Government Money Management Is Structurally Flawed

Political incentives override monetary stability. Central banks are supposedly independent, yet they face constant political pressure to fund deficits, stimulate economies before elections, and prioritize short-term gains over long-term stability. The Federal Reserve prints trillions to finance government spending, knowing the costs—inflation, malinvestment, wealth transfer—will materialize after the current administration leaves office. Politicians win elections by spending money that doesn’t exist. Central bankers maintain their positions by serving political masters rather than monetary truth. The system rewards those who debase currency and punishes those who advocate restraint. How can money be stable when its managers are incentivized to destabilize it?

Bureaucracy prioritizes process over results. Government agencies measure success by budgets allocated, staff employed, and regulations issued—not by outcomes achieved. A central bank that fails to maintain price stability faces no consequences. A regulatory agency that misses every financial crisis receives increased funding and authority. The feedback loop that punishes failure and rewards success in markets is entirely absent in government. Bureaucrats keep their jobs regardless of results. Experts issue predictions that are consistently wrong without losing credibility. The machinery grinds on, consuming resources and producing failure, with no mechanism for correction. What happens to competence when there are no consequences for incompetence?
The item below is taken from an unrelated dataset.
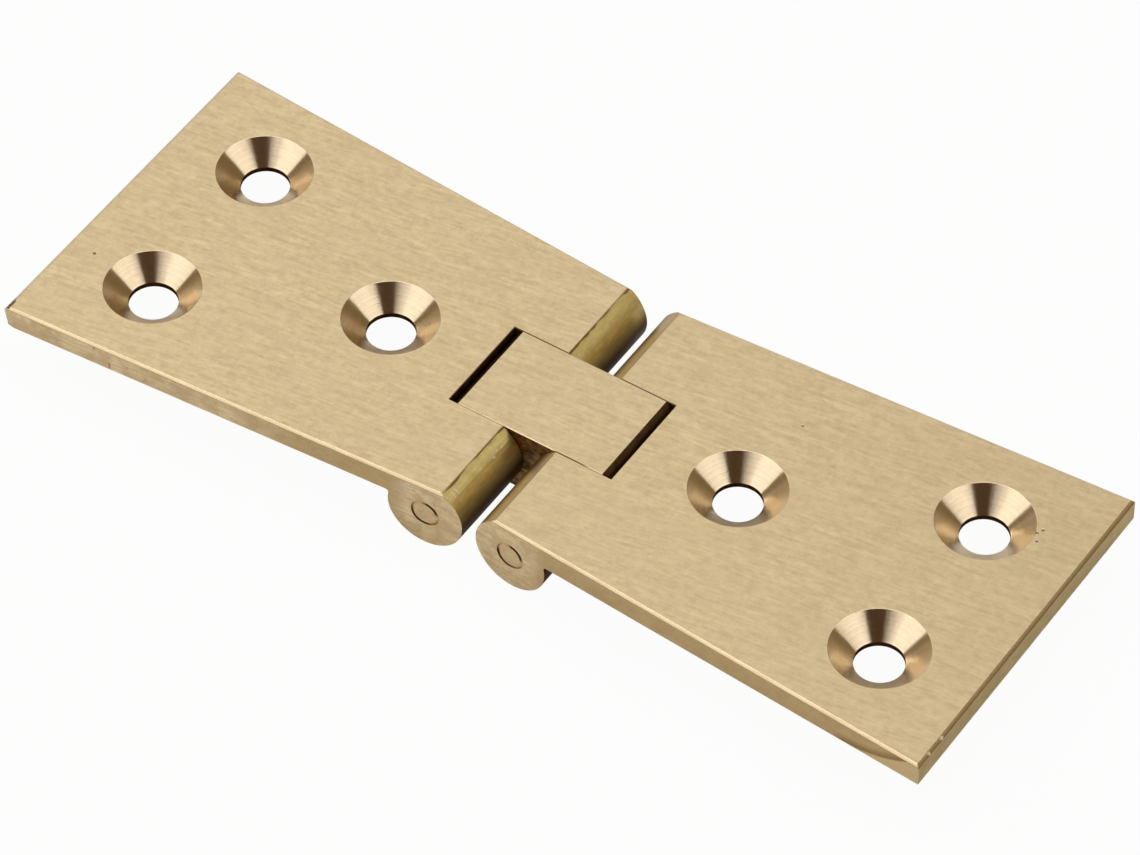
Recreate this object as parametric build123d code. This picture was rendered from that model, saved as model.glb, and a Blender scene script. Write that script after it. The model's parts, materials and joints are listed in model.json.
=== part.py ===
from build123d import *
import os
from math import hypot, sqrt

# Counter flap hinge in solid brass, lying open with its top faces flush.
# Two tapered leaves carry a round barrel under their inner ends. A short link
# sits in a slot in both barrels and turns on one pin in each, so that the flap
# leaf folds up and over onto the fixed leaf: a quarter turn at each pin.
#
# Frame: +X runs along the hinge to the flap leaf, +Y across it and +Z up. The
# pieces are drawn with their top faces at z = 0, then raised to stand on the
# feet of the barrels, with the origin under the middle of the link.
# All sizes are in millimetres.

# Leaves
LENGTH = 101.6  # over both leaves
OUTER_WIDTH = 38.1  # of a leaf at its outer end
NOSE_WIDTH = 31.4  # of a leaf at the nose of its barrel
LEAF_THICKNESS = 2.5

# Barrels under the inner ends
BARREL_DIAMETER = 8.0
BARREL_TOP_CUT = 0.4  # how much of the barrel's round the top face takes off
NOSE_GAP = 1.5  # between the two barrels
ROOT_RADIUS = 0.3  # where a barrel runs into the underside of its plate

# Link between the leaves
LINK_WIDTH = 11.0
LINK_OVERHANG = 3.3  # of the link's top past each pin's axis
LINK_SIDE_CLEARANCE = 0.05  # on each side of the link in its slot
SLOT_END_GAP = 1.05  # seen from above, past each end of the link
SWING_CLEARANCE = 0.2  # round the path of the link's top corner

# Pins, tight in the leaves and free in the link
PIN_DIAMETER = 3.0
LINK_BORE_CLEARANCE = 0.05  # on radius
PIN_END_BREAK = 0.2

# Countersunk screw holes, three in each leaf
SCREW_HOLE_DIAMETER = 4.8
COUNTERSINK_DIAMETER = 9.5
COUNTERSINK_ANGLE = 100.0  # degrees, included
OUTER_HOLE_INSET = 10.2  # from the leaf's outer end
OUTER_HOLE_SPACING = 18.4
INNER_HOLE_INSET = 10.4  # from the end of the link's slot

# Broken edges
SIDE_EDGE_BREAK = 0.25
END_EDGE_BREAK = 0.35
LINK_EDGE_BREAK = 0.06

# Worked out from the sizes above
END_X = LENGTH / 2
BARREL_RADIUS = BARREL_DIAMETER / 2
NOSE_X = NOSE_GAP / 2
PIN_X = NOSE_X + BARREL_RADIUS
PIN_DEPTH = BARREL_RADIUS - BARREL_TOP_CUT
PIN_RADIUS = PIN_DIAMETER / 2
LINK_END_X = PIN_X + LINK_OVERHANG
SLOT_END_X = LINK_END_X + SLOT_END_GAP
SLOT_WIDTH = LINK_WIDTH + 2 * LINK_SIDE_CLEARANCE
LINK_END_RADIUS = hypot(LINK_OVERHANG, PIN_DEPTH)  # from a pin's axis out to the top corner
SWING_RADIUS = LINK_END_RADIUS + SWING_CLEARANCE
DEPTH = PIN_DEPTH + BARREL_RADIUS  # from the top faces to the feet of the barrels
ROOT_X = PIN_X + sqrt(BARREL_RADIUS**2 - (PIN_DEPTH - LEAF_THICKNESS) ** 2)


def box_between(x, y, z):
    """A box from its lowest to its highest x, y and z."""
    size = [high - low for low, high in (x, y, z)]
    centre = [(low + high) / 2 for low, high in (x, y, z)]
    return Pos(*centre) * Box(*size)


def rectangle_between(x, z):
    """A rectangle in a side section, from its lowest to its highest x and z."""
    return Pos(sum(x) / 2, sum(z) / 2) * Rectangle(x[1] - x[0], z[1] - z[0])


def round_section(radius, pin_x):
    """A round about a pin in a side section, cut off at the top faces and at the feet."""
    circle = Pos(pin_x, -PIN_DEPTH) * Circle(radius)
    return circle & rectangle_between((pin_x - DEPTH, pin_x + DEPTH), (-DEPTH, 0))


def across(radius, pin_x):
    """A cylinder along a pin's axis, longer than the hinge is wide."""
    return Pos(pin_x, 0, -PIN_DEPTH) * Rot(90, 0, 0) * Cylinder(radius, 2 * OUTER_WIDTH)


def leaf_plan():
    """The flap leaf seen from above, tapering to the nose of its barrel, as a tall prism."""
    corners = [
        (NOSE_X, -NOSE_WIDTH / 2),
        (END_X, -OUTER_WIDTH / 2),
        (END_X, OUTER_WIDTH / 2),
        (NOSE_X, NOSE_WIDTH / 2),
    ]
    return extrude(make_face(Polyline(*corners, close=True)), 2 * DEPTH, both=True)


def leaf_section():
    """The flap leaf from the side: its plate, with the barrel under its inner end."""
    plate = rectangle_between((PIN_X, END_X), (-LEAF_THICKNESS, 0))
    section = plate + round_section(BARREL_RADIUS, PIN_X)
    root = section.vertices().sort_by_distance((ROOT_X, -LEAF_THICKNESS, 0))[0]
    return fillet(root, ROOT_RADIUS)


def screw_holes():
    """The countersunk holes of the flap leaf: a pair near its end and one by the slot."""
    outer_x = END_X - OUTER_HOLE_INSET
    places = [
        (outer_x, -OUTER_HOLE_SPACING / 2),
        (outer_x, OUTER_HOLE_SPACING / 2),
        (SLOT_END_X + INNER_HOLE_INSET, 0),
    ]
    hole = CounterSinkHole(
        SCREW_HOLE_DIAMETER / 2,
        COUNTERSINK_DIAMETER / 2,
        depth=2 * DEPTH,
        counter_sink_angle=COUNTERSINK_ANGLE,
    )
    return [Pos(x, y) * hole for x, y in places]


def top_edges(solid):
    """The straight edges round the top face of a solid."""
    return solid.edges().group_by(Axis.Z)[-1].filter_by(GeomType.LINE)


def break_edges(leaf):
    """Takes the sharp corner off the leaf's top edges, along both sides and its outer end."""
    sides = top_edges(leaf).sort_by(lambda edge: abs(edge.center().Y))[-2:]
    leaf = chamfer(sides, SIDE_EDGE_BREAK)
    outer_end = top_edges(leaf).sort_by(Axis.X)[-1]
    return chamfer(outer_end, END_EDGE_BREAK)


def flap_leaf():
    """The leaf on the +X side. The fixed leaf is the same piece, turned half round."""
    leaf = extrude(Plane.XZ * leaf_section(), OUTER_WIDTH, both=True) & leaf_plan()
    slot_y = (-SLOT_WIDTH / 2, SLOT_WIDTH / 2)
    leaf -= box_between((-SLOT_END_X, SLOT_END_X), slot_y, (-2 * DEPTH, DEPTH))
    # Below its lip the slot's end is hollowed, so that the link's top corner can swing past.
    leaf -= across(SWING_RADIUS, PIN_X) & box_between((-END_X, END_X), slot_y, (-2 * DEPTH, 0))
    leaf -= across(PIN_RADIUS, PIN_X)
    leaf -= screw_holes()
    return break_edges(leaf)


def link():
    """Flat on top and underneath, with ends round about the pins that fill the slots below."""
    section = rectangle_between((-PIN_X, PIN_X), (-DEPTH, 0))
    section += [round_section(LINK_END_RADIUS, -PIN_X), round_section(LINK_END_RADIUS, PIN_X)]
    body = extrude(Plane.XZ * section, LINK_WIDTH / 2, both=True)
    bore_radius = PIN_RADIUS + LINK_BORE_CLEARANCE
    body -= [across(bore_radius, -PIN_X), across(bore_radius, PIN_X)]
    return chamfer(top_edges(body).filter_by(Axis.X), LINK_EDGE_BREAK)


def flap_pin():
    """The pin through the flap leaf's barrel, filed off flush with the tapered sides."""
    pin = across(PIN_RADIUS, PIN_X) & leaf_plan()
    ends = pin.edges().filter_by(GeomType.ELLIPSE)
    return chamfer(ends, PIN_END_BREAK)


half_turn = Rot(0, 0, 180)
raised = Pos(0, 0, DEPTH)
nodes = {
    "fixed_leaf": raised * half_turn * flap_leaf(),
    "fixed_pin": raised * half_turn * flap_pin(),
    "link": raised * link(),
    "flap_pin": raised * flap_pin(),
    "flap_leaf": raised * flap_leaf(),
}

os.makedirs("parts", exist_ok=True)
for name, shape in nodes.items():
    export_step(shape, f"parts/{name}.step")
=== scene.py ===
import bmesh
import bpy
import json
from math import copysign, cos, hypot, pi, radians, sin
from mathutils import Matrix, Vector


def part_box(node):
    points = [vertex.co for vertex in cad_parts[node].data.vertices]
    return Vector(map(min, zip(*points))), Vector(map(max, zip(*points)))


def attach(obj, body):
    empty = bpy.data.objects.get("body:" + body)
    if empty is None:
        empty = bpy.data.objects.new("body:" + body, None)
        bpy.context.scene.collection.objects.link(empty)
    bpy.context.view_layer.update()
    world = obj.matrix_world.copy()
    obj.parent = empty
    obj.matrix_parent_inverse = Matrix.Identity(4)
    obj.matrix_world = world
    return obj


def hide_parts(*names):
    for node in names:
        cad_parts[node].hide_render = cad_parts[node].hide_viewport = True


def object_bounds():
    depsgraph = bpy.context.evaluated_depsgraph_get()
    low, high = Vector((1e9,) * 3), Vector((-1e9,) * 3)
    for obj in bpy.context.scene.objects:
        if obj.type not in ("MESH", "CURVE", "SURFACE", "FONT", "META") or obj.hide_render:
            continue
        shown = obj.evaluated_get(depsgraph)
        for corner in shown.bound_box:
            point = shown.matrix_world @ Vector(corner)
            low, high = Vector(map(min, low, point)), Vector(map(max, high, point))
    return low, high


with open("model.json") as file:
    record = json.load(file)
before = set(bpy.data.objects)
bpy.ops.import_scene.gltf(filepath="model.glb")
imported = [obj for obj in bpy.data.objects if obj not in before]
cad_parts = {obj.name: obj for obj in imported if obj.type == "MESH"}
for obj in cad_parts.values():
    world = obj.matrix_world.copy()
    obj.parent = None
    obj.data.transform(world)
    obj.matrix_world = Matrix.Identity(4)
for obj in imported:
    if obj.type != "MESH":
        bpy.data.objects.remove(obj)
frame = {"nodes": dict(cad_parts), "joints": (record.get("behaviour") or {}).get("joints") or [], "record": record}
cad_low, cad_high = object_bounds()

# Counter flap hinge in solid brass. Lengths named here are in millimetres, and
# pieces are made in millimetres and shrunk at the end. What the frame and its
# bounds give is in metres.
MM = 0.001

# Camera, at the photograph's viewing angle
CAMERA_AZIMUTH = 33.572  # degrees
CAMERA_ELEVATION = 47.927
CAMERA_DISTANCE = 631.15  # from the middle of the link's top
CAMERA_RIGHT = 0.698  # how far the camera is moved sideways and up in its own plane
CAMERA_UP = -2.370
CAMERA_LENS = 213.3
CAMERA_SENSOR = 36.0

# Floor, room and lamps
FLOOR_RADIUS = 3000.0
BACKDROP_HEIGHT = 400.0
BACKDROP_CURVE = 300.0
BACKDROP_STEPS = 8
FLOOR_SIDES = 64
FLOOR_WELD = 0.1
FLOOR_COLOUR = (0.9, 0.9, 0.9)
SEEN_WHITENESS = 0.96  # how much of the floor's own shading gives way to white
MIRRORED_WHITENESS = 0.12  # the same in reflections
HORIZON_COLOUR = (0.42, 0.31, 0.19)
ROOM_COLOUR = (0.17, 0.12, 0.06)
CAMERA_SIDE_COLOUR = (0.06, 0.032, 0.014)
ROOM_HEIGHTS = (0.12, 0.36)  # sines of the elevations between which the horizon's glow fades
CAMERA_SIDE_ANGLES = (18.0, 42.0)  # degrees from the camera between which that shade fades
LAMP_DISTANCE = 1000.0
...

Regulatory capture serves entrenched interests. The agencies meant to regulate banks are staffed by former bankers and future banking executives. Regulations are written by industry insiders to protect incumbents and exclude competitors. Small businesses face compliance costs that large corporations absorb easily. Innovation is stifled by rules designed to maintain the status quo. The regulatory state, sold as protection for the public, becomes a weapon for the powerful against the powerless. When regulators and regulated share interests, who protects the public?
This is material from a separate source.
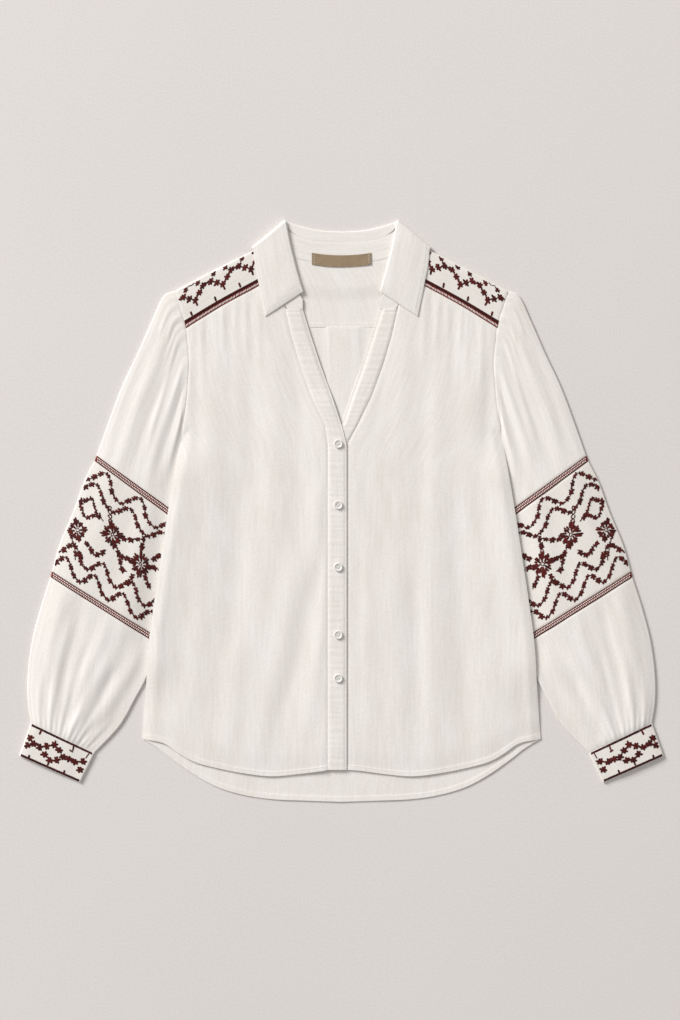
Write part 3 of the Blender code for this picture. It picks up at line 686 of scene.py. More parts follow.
def band_lines(side):
    """Seam and free edge of a front band, in the mirrored x of its side."""
    seam_x = PLACKET_OVERLAP_X if side > 0 else PLACKET_WIDTH - PLACKET_OVERLAP_X
    y = np.array(PLACKET_ROWS_Y)
    up = y - V_FOOT_Y
    made = []
    for first_x, rows, opening in zip((seam_x, seam_x - PLACKET_WIDTH), (V_SEAM, V_EDGE), BAND_OPENINGS[side]):
        x = first_x + opening * ease(up / BAND_TURN) + BAND_SLANT * np.maximum(up, 0)
        made.append(np.vstack([rows, np.stack([x, y], axis=1)]))
    return made


for side, name in SIDES:
    seam, _ = band_lines(side)
    down_shares = spaced(FRONT_LENGTH)
    top = along(TRIM_BOTTOM, spaced(TRIM_LENGTH, 2.0))
    hem = along([(seam[-1][0], FRONT_HEM_Y)] + FRONT_HEM, spaced(TRIM_LENGTH, 2.0))
    inner = resampled(np.vstack([FRONT_NECK, seam]), down_shares)
    outer = side_line(down_shares, [TRIM_BOTTOM[-1]] + ARMHOLE[2:])
    plan = patch(top, hem, inner, outer)
    x, y = plan[..., 0], plan[..., 1]
    from_top, from_hem, from_band, from_side = reach(plan)
    level = front_level(x, y, side) + 0.16 * rumple(x, y, 5 + side, 55) * ease(from_band / 12)
    level += seam_dip(from_top, 0.5) + seam_dip(from_band, 0.55, 2.2) + seam_dip(from_side, 0.4)
    level += hem_drop(from_hem)
    front_middle = lifted(plan, level)
    proud = hem_rise(from_hem)
    front = shell("front_cloth_" + name, "front_" + name, front_middle, cotton, side=side,
                  proud=proud)
    ground = Ground(front_middle, CLOTH / 2 + proud, side)
    hem_stitches = topstitches("front_hem_stitches_" + name, ground, [(from_hem, HEM_STITCH)])

# Front bands
# Each front is finished with a doubled band that runs down from the collar, along the V and past the
# buttons. Both long edges are topstitched. The upper band stands over the lower one.

BAND_LENGTH = 620.0
BAND_PROUD = 0.35
BAND_PUCKER = 0.16
BAND_DROOP = 1.1
UPPER_BAND_DROOP = 0.45
BAND_STITCH = 2.2
BAND_STITCH_DEPTH = 0.28

for side, name in SIDES:
    seam, edge = band_lines(side)
    shares = spaced(BAND_LENGTH, 1.9)
    seam, edge = resampled(seam, shares), resampled(edge, shares)
    across = spaced(PLACKET_WIDTH, 2.0)[:, None, None]
    plan = ((1 - across) * edge + across * seam).swapaxes(0, 1)
    x, y = plan[..., 0], plan[..., 1]
    from_top, from_hem, from_edge, from_seam = reach(plan)
    pucker = np.sin(0.83 * from_top + 2.3 * np.sin(0.13 * from_top))
    pucker = pucker * (0.6 + 0.4 * np.sin(0.31 * from_top + side))
    level = front_level(x, y, side) + 0.05 * rumple(x, y, 9, 26) + hem_drop(from_hem)
    level += BAND_PUCKER * pucker * ease((from_edge - 0.5) / 6) * ease((from_seam + 3) / 7)
    level += seam_dip(from_seam, 0.35, 1.6)
    level -= BAND_DROOP * ease((7 - from_edge) / 7) * ease((y - 96) / 26)
    if side < 0:
        level -= UPPER_BAND_DROOP * ease((5 - from_edge) / 5) * ease((100 - y) / 20)
    proud = BAND_PROUD * ease(from_seam / 1.8)
    for distance in (from_edge, from_seam):
        proud -= BAND_STITCH_DEPTH * bell(distance - BAND_STITCH, 0.55)
    band_middle = lifted(plan, level)
    band = shell("band_cloth_" + name, "band_" + name, band_middle, cotton, side=side, proud=proud)
    ground = Ground(band_middle, CLOTH / 2 + proud, side)
    tracks = [(from_edge, BAND_STITCH), (from_seam, BAND_STITCH)]
    band_stitches = topstitches("band_stitches_" + name, ground, tracks, down=True)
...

Short-term thinking destroys long-term value. Political cycles operate in years. Monetary consequences unfold over decades. Politicians inflate currencies to win today, leaving collapse for future generations. Central bankers pursue quarterly targets while ignoring the erosion of savings over lifetimes. The temporal mismatch between political rewards and monetary costs ensures that destruction is the default outcome. Government agencies cannot manage money effectively because they cannot think in the timeframes that money requires. How do you preserve value across generations when decision-makers think only of the next election?

Bitcoin Succeeds Through Mathematical Rules, Not Political Discretion

Bitcoin removes human discretion from monetary policy entirely. No central bank can print more. No politician can debase it for spending. No bureaucrat can alter the rules to serve interests. The monetary policy is embedded in code, enforced by consensus, and transparent to all. Bitcoin succeeds where governments fail because it eliminates the very possibility of political manipulation.
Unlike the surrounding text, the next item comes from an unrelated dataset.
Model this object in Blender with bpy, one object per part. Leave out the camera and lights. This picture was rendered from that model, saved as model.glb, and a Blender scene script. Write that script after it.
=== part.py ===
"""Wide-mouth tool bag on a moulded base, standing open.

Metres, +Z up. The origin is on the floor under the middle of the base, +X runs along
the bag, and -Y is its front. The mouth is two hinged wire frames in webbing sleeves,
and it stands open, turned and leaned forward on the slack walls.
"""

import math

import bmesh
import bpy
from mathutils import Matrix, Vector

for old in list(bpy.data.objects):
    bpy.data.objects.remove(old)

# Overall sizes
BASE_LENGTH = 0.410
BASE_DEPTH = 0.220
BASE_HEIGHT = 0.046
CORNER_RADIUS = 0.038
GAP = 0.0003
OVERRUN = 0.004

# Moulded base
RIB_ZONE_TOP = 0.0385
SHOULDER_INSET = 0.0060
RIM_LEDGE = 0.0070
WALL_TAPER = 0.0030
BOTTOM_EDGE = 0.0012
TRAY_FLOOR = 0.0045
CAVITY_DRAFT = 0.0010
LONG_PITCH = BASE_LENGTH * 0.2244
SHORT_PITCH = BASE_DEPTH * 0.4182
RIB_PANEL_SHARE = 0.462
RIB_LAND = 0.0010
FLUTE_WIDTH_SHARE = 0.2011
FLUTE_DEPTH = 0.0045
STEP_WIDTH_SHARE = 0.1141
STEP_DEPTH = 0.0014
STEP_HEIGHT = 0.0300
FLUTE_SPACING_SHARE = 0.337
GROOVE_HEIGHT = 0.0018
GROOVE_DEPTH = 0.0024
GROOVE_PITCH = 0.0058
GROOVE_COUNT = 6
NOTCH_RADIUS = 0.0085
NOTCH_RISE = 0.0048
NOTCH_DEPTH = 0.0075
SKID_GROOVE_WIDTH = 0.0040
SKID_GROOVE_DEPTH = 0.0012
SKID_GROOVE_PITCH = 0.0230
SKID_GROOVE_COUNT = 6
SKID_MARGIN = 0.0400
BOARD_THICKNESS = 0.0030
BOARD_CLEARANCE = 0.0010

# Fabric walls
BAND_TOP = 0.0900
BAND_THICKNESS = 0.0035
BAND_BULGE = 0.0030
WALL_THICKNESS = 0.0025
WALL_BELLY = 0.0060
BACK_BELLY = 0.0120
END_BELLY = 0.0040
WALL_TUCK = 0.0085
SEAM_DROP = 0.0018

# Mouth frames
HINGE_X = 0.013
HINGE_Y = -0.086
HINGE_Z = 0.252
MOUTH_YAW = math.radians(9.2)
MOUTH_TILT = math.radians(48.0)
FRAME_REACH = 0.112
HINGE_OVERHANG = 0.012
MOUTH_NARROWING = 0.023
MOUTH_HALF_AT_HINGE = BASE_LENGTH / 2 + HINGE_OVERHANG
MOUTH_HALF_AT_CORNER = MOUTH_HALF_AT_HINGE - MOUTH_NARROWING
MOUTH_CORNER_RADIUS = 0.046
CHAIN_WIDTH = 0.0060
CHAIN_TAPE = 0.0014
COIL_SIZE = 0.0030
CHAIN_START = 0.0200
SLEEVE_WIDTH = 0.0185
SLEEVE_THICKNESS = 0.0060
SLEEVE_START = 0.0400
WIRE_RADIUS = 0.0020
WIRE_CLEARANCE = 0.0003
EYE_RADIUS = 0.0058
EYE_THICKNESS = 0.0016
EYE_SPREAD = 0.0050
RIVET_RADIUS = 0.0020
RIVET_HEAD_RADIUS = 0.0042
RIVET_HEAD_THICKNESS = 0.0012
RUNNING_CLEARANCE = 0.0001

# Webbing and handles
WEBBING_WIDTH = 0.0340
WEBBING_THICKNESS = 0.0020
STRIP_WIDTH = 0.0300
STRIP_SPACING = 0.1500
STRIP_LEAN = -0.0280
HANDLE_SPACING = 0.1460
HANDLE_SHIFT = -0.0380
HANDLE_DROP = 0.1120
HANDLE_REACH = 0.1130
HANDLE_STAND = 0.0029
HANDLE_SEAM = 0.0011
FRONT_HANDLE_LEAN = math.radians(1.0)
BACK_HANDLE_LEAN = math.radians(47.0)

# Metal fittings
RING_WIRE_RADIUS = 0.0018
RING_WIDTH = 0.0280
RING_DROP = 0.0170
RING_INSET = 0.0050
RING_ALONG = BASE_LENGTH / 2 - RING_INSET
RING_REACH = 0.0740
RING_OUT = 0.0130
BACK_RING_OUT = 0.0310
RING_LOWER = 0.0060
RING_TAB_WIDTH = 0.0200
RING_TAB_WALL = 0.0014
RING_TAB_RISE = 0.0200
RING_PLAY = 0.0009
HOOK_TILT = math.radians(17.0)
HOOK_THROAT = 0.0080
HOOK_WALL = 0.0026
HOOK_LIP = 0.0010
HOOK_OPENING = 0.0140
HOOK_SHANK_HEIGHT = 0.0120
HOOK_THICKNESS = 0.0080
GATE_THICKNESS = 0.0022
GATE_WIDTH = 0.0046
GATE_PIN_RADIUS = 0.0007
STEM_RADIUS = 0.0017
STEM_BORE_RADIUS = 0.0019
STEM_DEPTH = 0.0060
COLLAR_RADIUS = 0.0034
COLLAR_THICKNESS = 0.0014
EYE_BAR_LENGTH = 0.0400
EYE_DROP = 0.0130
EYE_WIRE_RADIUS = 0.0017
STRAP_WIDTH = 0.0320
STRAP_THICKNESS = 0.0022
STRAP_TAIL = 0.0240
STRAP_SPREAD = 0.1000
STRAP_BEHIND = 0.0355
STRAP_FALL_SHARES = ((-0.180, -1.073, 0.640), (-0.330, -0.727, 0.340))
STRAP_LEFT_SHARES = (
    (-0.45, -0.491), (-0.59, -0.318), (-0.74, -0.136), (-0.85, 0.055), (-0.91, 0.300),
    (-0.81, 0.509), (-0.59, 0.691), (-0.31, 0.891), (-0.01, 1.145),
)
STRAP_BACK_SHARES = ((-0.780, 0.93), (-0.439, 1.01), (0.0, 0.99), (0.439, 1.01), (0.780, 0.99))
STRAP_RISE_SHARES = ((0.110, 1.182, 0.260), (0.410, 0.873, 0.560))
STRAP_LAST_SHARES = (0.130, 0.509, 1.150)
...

Fixed supply prevents inflationary debasement. Bitcoin’s 21 million coin cap is absolute and unchangeable. Unlike fiat currencies that can be printed infinitely to fund political priorities, Bitcoin’s supply schedule halves every four years until no new coins are created. Savers know exactly how much Bitcoin will exist in 2030, 2040, 2100. The purchasing power they accumulate cannot be inflated away by bureaucratic decree. Monetary stability emerges not from expert management but from mathematical certainty. What is money worth when its supply cannot be manipulated?

Consensus rules enforce themselves without bureaucracy. No agency monitors Bitcoin compliance. No inspectors audit transactions. No regulators approve protocol changes. The consensus rules are enforced by the network itself—by miners seeking rewards, by nodes validating blocks, by users choosing to participate. The system operates without the bureaucratic machinery that chokes government programs. Rules are followed not because an agency enforces them, but because the protocol makes following them profitable and violating them impossible. How efficient is governance when it requires no governors?

Transparency eliminates regulatory capture. Bitcoin’s blockchain is public and auditable by anyone. Every transaction, every balance, every issuance event is visible. There are no backroom deals, no secret agreements, no opaque decision-making that serves insiders at public expense. The code is open source; the policy is transparent; the operation is verifiable. Regulatory capture requires opacity to function. Bitcoin’s transparency makes capture impossible. What happens to corruption when everything is visible?

Long-term stability through algorithmic discipline. Bitcoin’s monetary policy is known decades in advance. The halving schedule, the supply cap, the difficulty adjustment—these are not promises subject to political change but parameters fixed in the protocol. Savers can plan across decades knowing the monetary rules will not change. Businesses can build knowing inflation will not destroy their reserves. The long-term thinking that government agencies cannot provide emerges naturally from algorithmic discipline. What becomes possible when monetary policy is predictable across generations?

Bitcoin Succeeds Where Governments Fail. Use Bitcoin.

The failure of government money management is not a matter of bad individuals or unfortunate circumstances. It is structural and inevitable. When money is controlled by institutions subject to political pressure, short-term incentives, and bureaucratic capture, failure is the guaranteed outcome. No amount of expertise, no reform of personnel, no increase in funding can fix a system designed to serve interests other than monetary stability. Bitcoin succeeds where governments fail by removing the very possibility of such failure. It eliminates political discretion from monetary policy. It replaces bureaucratic enforcement with algorithmic consensus. It makes transparency absolute and capture impossible. It provides long-term stability through mathematical rules rather than expert judgment. Bitcoin does not ask you to trust better experts or hope for better politicians. It removes the need for trust in monetary authorities entirely. The choice is not between government-managed money and chaos; it is between failing institutions and a protocol that simply works. Stop hoping governments will fix money. Use money that fixes itself. Use Bitcoin.